STORED DATA:
┄┄┄┄┄┄┄┄┄┄

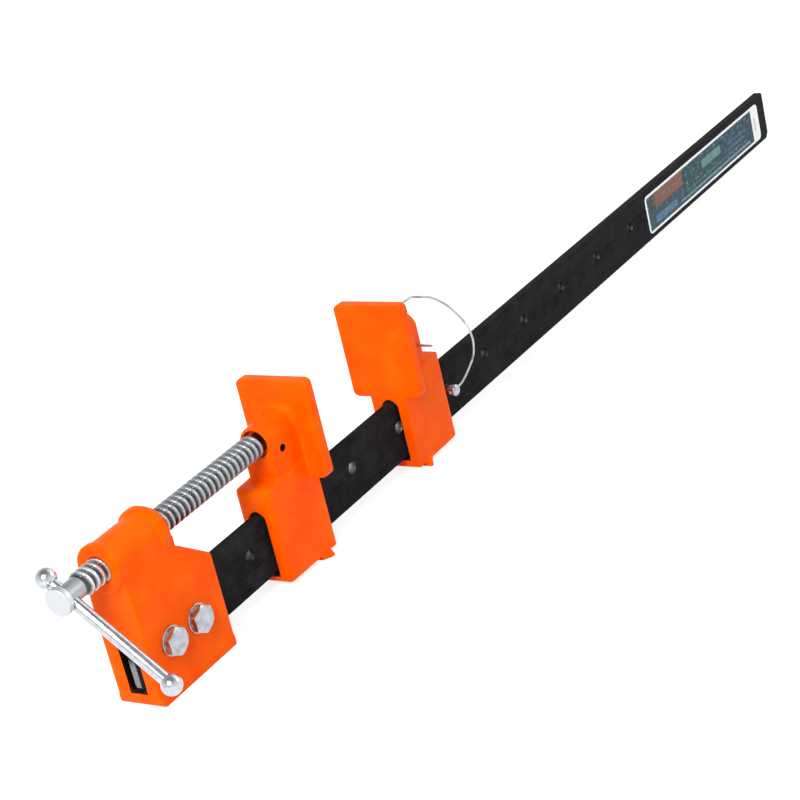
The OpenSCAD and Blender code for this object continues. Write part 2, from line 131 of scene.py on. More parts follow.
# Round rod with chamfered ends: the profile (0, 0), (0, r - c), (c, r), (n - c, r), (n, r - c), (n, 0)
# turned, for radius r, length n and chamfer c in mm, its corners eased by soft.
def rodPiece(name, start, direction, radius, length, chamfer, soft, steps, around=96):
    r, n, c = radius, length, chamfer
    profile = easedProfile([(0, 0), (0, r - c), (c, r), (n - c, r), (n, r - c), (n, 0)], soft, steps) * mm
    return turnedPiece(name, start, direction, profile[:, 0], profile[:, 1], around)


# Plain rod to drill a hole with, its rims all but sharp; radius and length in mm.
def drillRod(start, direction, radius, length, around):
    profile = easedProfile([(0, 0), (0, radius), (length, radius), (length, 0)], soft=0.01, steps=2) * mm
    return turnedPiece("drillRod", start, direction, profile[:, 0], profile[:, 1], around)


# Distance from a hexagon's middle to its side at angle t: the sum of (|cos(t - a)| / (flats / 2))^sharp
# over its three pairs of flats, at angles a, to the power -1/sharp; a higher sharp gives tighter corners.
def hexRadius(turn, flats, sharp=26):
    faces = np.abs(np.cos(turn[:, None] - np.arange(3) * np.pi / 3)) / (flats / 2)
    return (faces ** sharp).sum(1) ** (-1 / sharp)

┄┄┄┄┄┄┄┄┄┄

Output the full listing exactly as it stands.

FINISHED TASK:
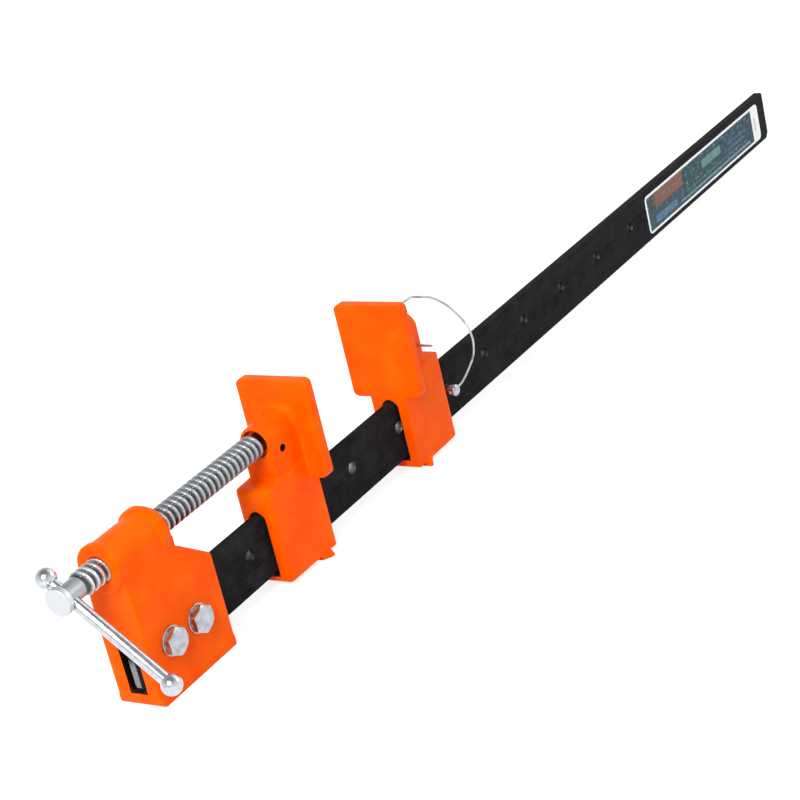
The OpenSCAD and Blender code for this object continues. Write part 2, from line 131 of scene.py on. More parts follow.
# Round rod with chamfered ends: the profile (0, 0), (0, r - c), (c, r), (n - c, r), (n, r - c), (n, 0)
# turned, for radius r, length n and chamfer c in mm, its corners eased by soft.
def rodPiece(name, start, direction, radius, length, chamfer, soft, steps, around=96):
    r, n, c = radius, length, chamfer
    profile = easedProfile([(0, 0), (0, r - c), (c, r), (n - c, r), (n, r - c), (n, 0)], soft, steps) * mm
    return turnedPiece(name, start, direction, profile[:, 0], profile[:, 1], around)


# Plain rod to drill a hole with, its rims all but sharp; radius and length in mm.
def drillRod(start, direction, radius, length, around):
    profile = easedProfile([(0, 0), (0, radius), (length, radius), (length, 0)], soft=0.01, steps=2) * mm
    return turnedPiece("drillRod", start, direction, profile[:, 0], profile[:, 1], around)


# Distance from a hexagon's middle to its side at angle t: the sum of (|cos(t - a)| / (flats / 2))^sharp
# over its three pairs of flats, at angles a, to the power -1/sharp; a higher sharp gives tighter corners.
def hexRadius(turn, flats, sharp=26):
    faces = np.abs(np.cos(turn[:, None] - np.arange(3) * np.pi / 3)) / (flats / 2)
    return (faces ** sharp).sum(1) ** (-1 / sharp)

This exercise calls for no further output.